# The 'Widowmaker' RH Lever Starship



## Jack739 (May 30, 2013)

Hey Guys,

Finally i made it!
After i have seen derandys lever starship (on the other forum) it was pretty clear to me that i want one! After i've tried Lars' one on the meeting at Bemahoneys place it was clear i make one for sure!
i always wanted a wingshooter RH starship, but due to the german laws... so i asked him, if he would spare one of his forks only and he was so kind and send me one of his for a few bucks! They perform just awesome, so i've drawn the plans and give it a go!
So here we go: The Leverjack or in this case the widowmaker! To be honest, i havent sanded this one high, just gave it a hardwaxoil finish!
the fusion of both worlds has created a really hard hitting slingshot, i loooove it to finally have the pleasure to shoot a starship 
So this slingshot is dedicated to derandy for his awesome (!!!) Lever idea and wingshooter for the rotating head fork!
(Man what would i give for dymond wood )
I really hope you like my plywood one here and please don't mind the name: it wont create any widows, the dark tower saga from stephen king gave me the idea for this slingshot name! 
It shoots pretty well!! Thanks for watching!
Long days and pleasant nights


----------



## NoCans! (Nov 12, 2014)

Thats pretty cool.

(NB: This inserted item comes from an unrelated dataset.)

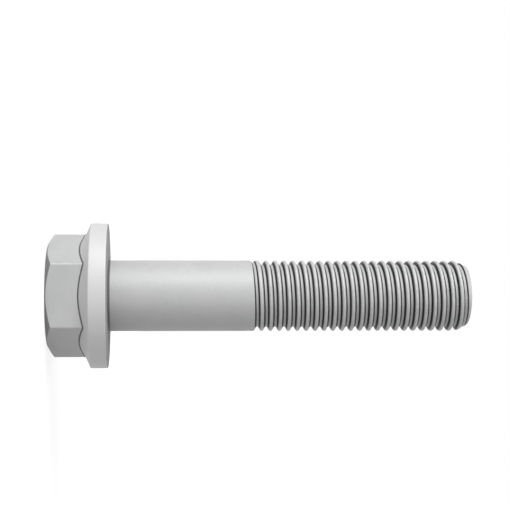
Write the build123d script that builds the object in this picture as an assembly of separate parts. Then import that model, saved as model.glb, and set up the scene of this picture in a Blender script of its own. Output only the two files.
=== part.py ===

How does the wrist brace work? Seems like the back would flip down and the front up.


----------



## bigron (Nov 29, 2012)

i like it well done,very nice looking shooter


----------



## slingshooterPT (Feb 22, 2014)

Nice! Starships hit so HARD!!


----------



## Jack739 (May 30, 2013)

thank you guys

the cord is kept under tension while drawing which brings the back of the ship up and presses the fork down into the right angle!

after the bands are fully drawn everything is alligned and you can shoot just like a normal wrist braced starship!

here you can see derandys starship in action:


----------



## NoCans! (Nov 12, 2014)

I would have never thought of that.


----------



## e~shot (Jun 3, 2010)

cool!


----------



## unkraut (Feb 1, 2014)

Oh ja, cool....

Etwas unhandlich, aber mit dem "Spannen" das hat was, auch wenn es etwas fummeliger ist....

Und wann kommt ein clip von dir? Eventuell, wie genau man damit schleudern kann?

Oder schaffst du es mit der, endlich deine 200gr Bleikugeln zu verschleudern? Müsste doch eigentlich gehen, oder?


----------



## Jack739 (May 30, 2013)

Wieso unhandlich? Okay unhandlicher als eine kleine Zwille!
Der griff ist meiner hand angepasst und es ist für meine Präferenzen designed! Das nachladen ist wirklich etwas fummelig aber ich hatte schnell den "Dreh" raus! Probier sie am besten mal selbst! 
Wegen dem Clip muss ich mal schauen, vllt noch heute Abend! Die Bleikugel könnte ich wohl nach einem Workout oder 2 (höhö) schießen aber dafür müsste ich erstmal eine Catchbox bauen 
Danke dir

Thanks Guys


----------



## Tentacle Toast (Jan 17, 2013)

That's a gem, Jack! Well done, man...

...the one in the video yields such a satisfying impact...


----------



## leon13 (Oct 4, 2012)

Cooooool !

;-)


----------



## Jack739 (May 30, 2013)

Thanks Guys 

@Tentacle Toast: Yes you´re right, I´m totally in ove with Starships


----------



## Tentacle Toast (Jan 17, 2013)

Jack739 said:


> Thanks Guys
> 
> @Tentacle Toast: Yes you´re right, I´m totally in ove with Starships


I've only got one, but that is soon to change...
...plus, it's only a matter of time before someone here picks up that design & runs with it, & when they do... 

Just watching that vid again...that thwack is even more joyous than ours


----------



## unkraut (Feb 1, 2014)

Ahoj,

das meinte ich ja mit "Unhandlich"..... gut, besser gesagt, nicht gerade Hosentaschentauglich .... um sie da drinn zu verstecken!!!

Bin auf den Clip gespannt .... ich werde heute abend ins Kino gehen, und mal sehen, wie die Schlacht im Hobbit Teil ausgeht.....

Sehe dann mal nach, ob du einen Clip eingestellt hasst...


----------